TASK GOAL
Reproduce the entries shown below only from the line with "mozzarella, level = make_mozzarella(layers" down to the line with "if empty is", keeping both end lines and copying each one exactly.

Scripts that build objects
┄┄┄┄┄┄┄┄┄┄┄┄┄┄┄┄┄┄┄┄

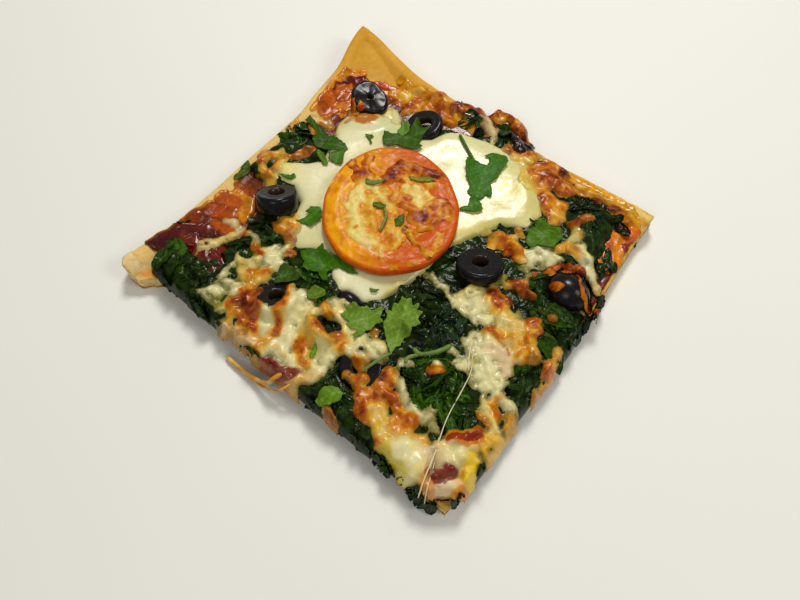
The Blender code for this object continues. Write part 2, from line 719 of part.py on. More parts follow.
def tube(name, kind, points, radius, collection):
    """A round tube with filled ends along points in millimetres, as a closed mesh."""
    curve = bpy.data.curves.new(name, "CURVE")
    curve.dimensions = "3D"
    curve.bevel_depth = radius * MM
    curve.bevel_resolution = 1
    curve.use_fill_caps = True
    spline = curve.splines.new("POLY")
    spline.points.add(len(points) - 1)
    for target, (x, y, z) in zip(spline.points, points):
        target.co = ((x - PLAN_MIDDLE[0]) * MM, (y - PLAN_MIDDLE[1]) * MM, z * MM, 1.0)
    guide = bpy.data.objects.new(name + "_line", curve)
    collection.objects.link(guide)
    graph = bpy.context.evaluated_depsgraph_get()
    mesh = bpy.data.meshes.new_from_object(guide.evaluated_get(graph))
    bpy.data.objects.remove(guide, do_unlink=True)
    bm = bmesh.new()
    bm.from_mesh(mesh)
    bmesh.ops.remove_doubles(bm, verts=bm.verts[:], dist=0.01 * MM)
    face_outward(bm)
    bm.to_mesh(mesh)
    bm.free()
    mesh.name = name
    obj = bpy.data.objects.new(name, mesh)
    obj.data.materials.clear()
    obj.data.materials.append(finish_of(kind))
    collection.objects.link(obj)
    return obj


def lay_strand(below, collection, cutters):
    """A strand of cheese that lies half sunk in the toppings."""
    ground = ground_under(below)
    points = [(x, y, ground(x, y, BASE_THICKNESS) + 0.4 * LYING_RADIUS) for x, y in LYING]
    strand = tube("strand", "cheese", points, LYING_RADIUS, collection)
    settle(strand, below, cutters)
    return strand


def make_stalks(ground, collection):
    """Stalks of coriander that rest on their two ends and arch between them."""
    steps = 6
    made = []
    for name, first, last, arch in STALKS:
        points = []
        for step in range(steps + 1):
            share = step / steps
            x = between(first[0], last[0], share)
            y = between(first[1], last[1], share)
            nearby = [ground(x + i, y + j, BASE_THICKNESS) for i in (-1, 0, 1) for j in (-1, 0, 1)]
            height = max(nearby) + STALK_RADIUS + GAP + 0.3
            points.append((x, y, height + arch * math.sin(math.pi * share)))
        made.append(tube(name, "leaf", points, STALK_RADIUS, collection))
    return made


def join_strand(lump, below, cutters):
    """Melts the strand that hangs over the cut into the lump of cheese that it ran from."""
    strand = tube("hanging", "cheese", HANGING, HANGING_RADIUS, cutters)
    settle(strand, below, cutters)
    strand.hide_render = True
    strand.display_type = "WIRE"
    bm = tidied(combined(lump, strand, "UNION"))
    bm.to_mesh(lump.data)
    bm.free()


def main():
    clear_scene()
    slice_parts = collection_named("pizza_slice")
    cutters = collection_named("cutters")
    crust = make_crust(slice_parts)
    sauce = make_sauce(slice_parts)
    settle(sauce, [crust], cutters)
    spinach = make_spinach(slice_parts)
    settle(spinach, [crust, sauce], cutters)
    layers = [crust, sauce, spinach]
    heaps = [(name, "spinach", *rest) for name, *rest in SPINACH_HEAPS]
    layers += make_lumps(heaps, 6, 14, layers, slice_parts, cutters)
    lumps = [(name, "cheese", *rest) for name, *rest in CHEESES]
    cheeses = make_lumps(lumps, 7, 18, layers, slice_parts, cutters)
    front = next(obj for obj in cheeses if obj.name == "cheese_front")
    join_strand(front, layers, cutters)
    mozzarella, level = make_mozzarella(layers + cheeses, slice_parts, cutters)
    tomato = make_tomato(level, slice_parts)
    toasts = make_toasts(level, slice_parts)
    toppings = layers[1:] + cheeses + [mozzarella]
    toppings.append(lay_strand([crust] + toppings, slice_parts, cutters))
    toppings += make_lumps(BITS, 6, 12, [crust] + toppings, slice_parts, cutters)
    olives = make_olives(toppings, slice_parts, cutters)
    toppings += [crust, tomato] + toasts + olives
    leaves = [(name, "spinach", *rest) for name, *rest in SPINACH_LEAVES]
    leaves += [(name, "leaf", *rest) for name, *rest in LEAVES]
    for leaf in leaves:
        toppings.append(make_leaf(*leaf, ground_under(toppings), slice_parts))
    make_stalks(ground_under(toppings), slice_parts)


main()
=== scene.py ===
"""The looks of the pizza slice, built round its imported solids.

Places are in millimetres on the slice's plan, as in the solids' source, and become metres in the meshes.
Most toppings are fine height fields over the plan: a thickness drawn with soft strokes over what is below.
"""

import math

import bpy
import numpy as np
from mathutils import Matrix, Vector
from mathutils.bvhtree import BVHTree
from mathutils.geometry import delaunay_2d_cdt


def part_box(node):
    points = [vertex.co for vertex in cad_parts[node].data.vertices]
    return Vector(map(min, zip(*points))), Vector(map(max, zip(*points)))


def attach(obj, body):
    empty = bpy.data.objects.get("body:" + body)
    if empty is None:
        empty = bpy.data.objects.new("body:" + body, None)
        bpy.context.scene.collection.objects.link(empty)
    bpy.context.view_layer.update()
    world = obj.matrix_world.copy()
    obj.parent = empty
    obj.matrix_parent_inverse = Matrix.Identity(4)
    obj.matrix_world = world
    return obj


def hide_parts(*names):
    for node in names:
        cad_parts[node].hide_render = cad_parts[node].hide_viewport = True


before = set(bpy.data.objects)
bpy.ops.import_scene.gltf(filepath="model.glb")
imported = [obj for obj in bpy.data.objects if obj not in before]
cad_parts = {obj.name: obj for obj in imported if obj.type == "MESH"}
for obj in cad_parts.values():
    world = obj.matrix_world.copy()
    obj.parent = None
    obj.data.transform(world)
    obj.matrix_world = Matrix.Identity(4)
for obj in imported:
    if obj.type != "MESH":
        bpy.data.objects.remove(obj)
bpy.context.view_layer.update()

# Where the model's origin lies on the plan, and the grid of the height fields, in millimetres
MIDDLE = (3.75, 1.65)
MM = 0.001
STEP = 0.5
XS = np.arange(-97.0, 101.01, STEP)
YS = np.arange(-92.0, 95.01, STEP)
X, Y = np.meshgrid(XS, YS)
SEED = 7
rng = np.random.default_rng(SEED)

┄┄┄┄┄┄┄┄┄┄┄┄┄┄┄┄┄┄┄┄

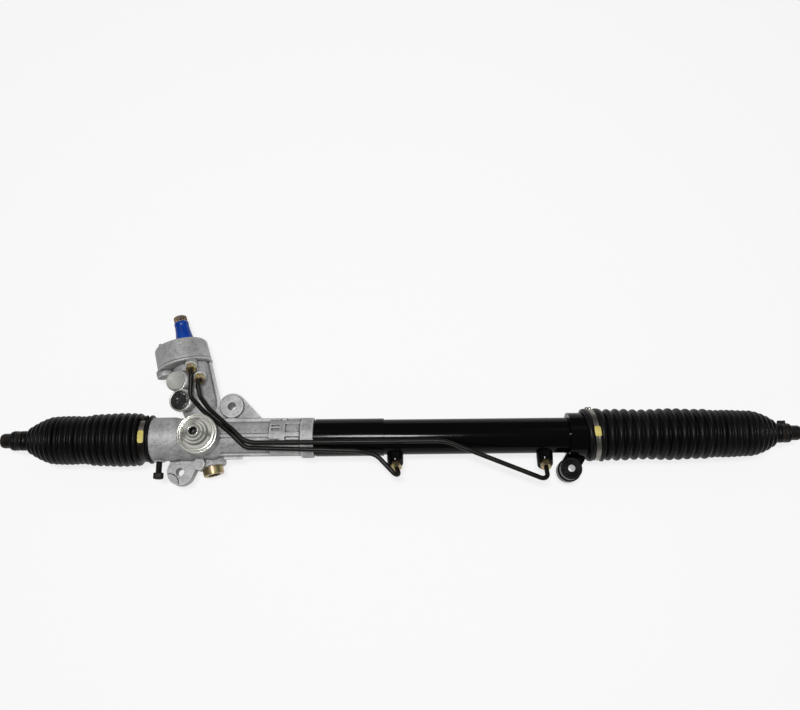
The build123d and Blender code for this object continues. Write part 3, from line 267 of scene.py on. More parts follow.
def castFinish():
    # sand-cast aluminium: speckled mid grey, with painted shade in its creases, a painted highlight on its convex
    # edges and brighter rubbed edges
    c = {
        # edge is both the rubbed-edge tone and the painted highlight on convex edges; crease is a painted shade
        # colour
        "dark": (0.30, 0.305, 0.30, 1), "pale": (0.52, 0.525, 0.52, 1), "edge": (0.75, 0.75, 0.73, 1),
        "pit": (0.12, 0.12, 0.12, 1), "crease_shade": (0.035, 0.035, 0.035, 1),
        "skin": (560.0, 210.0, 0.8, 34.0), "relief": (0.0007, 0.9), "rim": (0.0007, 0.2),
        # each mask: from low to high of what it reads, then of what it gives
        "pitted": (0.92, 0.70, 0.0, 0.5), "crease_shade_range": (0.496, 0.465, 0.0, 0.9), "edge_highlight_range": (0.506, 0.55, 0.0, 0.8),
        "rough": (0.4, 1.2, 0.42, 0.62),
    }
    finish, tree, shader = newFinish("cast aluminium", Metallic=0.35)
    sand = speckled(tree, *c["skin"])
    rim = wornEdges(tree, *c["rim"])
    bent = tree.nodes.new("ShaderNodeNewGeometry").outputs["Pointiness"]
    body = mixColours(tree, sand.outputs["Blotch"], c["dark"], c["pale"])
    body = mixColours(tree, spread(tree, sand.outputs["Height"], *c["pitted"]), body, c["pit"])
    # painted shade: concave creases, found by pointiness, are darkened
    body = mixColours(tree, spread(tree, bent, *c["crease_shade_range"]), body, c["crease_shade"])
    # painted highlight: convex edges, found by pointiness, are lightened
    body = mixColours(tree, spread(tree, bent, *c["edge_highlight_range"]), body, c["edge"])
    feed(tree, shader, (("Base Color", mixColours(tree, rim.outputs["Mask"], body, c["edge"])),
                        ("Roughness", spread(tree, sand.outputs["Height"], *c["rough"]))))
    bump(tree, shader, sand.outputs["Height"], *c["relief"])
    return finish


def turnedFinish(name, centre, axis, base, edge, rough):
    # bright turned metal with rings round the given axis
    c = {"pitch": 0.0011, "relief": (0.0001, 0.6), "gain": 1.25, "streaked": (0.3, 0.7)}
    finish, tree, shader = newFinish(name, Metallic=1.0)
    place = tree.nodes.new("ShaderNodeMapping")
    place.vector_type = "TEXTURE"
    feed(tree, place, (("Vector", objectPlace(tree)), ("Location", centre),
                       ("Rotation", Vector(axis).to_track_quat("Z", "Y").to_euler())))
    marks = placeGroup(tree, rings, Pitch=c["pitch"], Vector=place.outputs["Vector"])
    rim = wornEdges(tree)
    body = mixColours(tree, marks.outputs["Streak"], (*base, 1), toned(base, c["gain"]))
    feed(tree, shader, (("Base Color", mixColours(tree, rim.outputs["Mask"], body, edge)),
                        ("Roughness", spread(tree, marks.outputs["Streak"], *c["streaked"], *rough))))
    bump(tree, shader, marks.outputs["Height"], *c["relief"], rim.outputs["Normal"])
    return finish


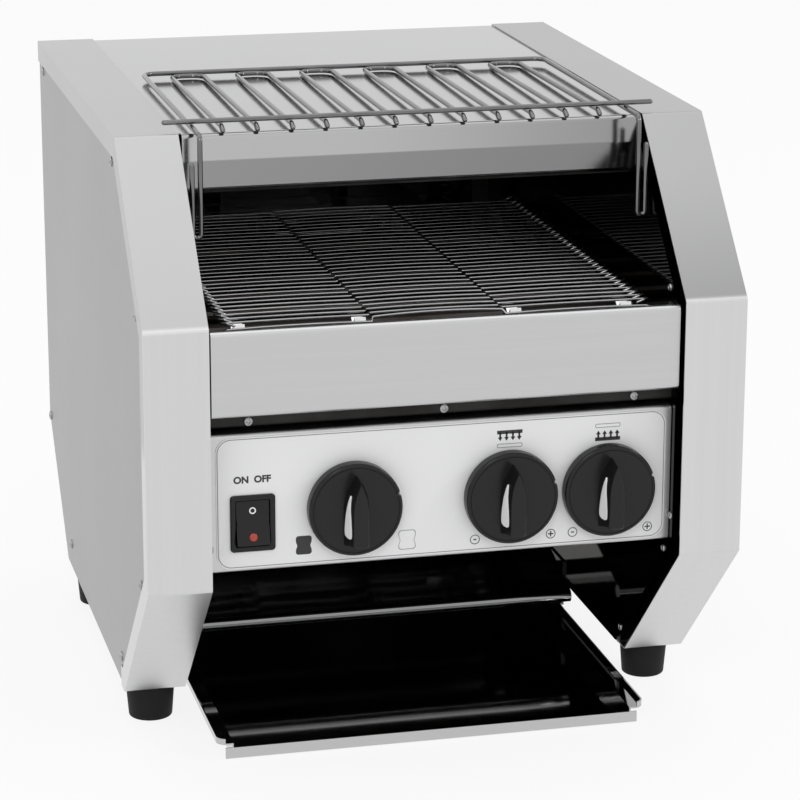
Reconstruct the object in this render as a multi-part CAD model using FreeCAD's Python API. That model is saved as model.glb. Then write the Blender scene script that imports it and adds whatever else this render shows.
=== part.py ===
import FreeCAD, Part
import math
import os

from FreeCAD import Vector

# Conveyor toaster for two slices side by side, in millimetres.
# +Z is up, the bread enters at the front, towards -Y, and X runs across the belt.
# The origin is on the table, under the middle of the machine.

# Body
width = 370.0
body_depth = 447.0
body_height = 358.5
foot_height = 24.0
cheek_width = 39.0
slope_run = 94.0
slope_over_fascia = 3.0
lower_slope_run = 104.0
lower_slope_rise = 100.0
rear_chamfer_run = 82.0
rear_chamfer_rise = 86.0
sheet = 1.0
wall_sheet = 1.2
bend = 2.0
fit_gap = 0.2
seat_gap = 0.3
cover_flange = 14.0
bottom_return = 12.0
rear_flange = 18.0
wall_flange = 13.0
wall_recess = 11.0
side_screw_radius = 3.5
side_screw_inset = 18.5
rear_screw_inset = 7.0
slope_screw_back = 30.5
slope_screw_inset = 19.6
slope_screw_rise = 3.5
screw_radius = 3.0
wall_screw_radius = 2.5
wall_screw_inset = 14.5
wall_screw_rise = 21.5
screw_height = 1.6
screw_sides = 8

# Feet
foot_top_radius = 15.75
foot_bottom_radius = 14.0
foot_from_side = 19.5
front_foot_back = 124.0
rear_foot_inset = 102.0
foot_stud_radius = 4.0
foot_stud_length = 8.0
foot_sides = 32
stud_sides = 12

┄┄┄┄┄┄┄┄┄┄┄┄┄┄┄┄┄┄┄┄

EXERCISE RESPONSE
    mozzarella, level = make_mozzarella(layers + cheeses, slice_parts, cutters)
    tomato = make_tomato(level, slice_parts)
    toasts = make_toasts(level, slice_parts)
    toppings = layers[1:] + cheeses + [mozzarella]
    toppings.append(lay_strand([crust] + toppings, slice_parts, cutters))
    toppings += make_lumps(BITS, 6, 12, [crust] + toppings, slice_parts, cutters)
    olives = make_olives(toppings, slice_parts, cutters)
    toppings += [crust, tomato] + toasts + olives
    leaves = [(name, "spinach", *rest) for name, *rest in SPINACH_LEAVES]
    leaves += [(name, "leaf", *rest) for name, *rest in LEAVES]
    for leaf in leaves:
        toppings.append(make_leaf(*leaf, ground_under(toppings), slice_parts))
    make_stalks(ground_under(toppings), slice_parts)


main()
=== scene.py ===
"""The looks of the pizza slice, built round its imported solids.

Places are in millimetres on the slice's plan, as in the solids' source, and become metres in the meshes.
Most toppings are fine height fields over the plan: a thickness drawn with soft strokes over what is below.
"""

import math

import bpy
import numpy as np
from mathutils import Matrix, Vector
from mathutils.bvhtree import BVHTree
from mathutils.geometry import delaunay_2d_cdt


def part_box(node):
    points = [vertex.co for vertex in cad_parts[node].data.vertices]
    return Vector(map(min, zip(*points))), Vector(map(max, zip(*points)))


def attach(obj, body):
    empty = bpy.data.objects.get("body:" + body)
    if empty is None:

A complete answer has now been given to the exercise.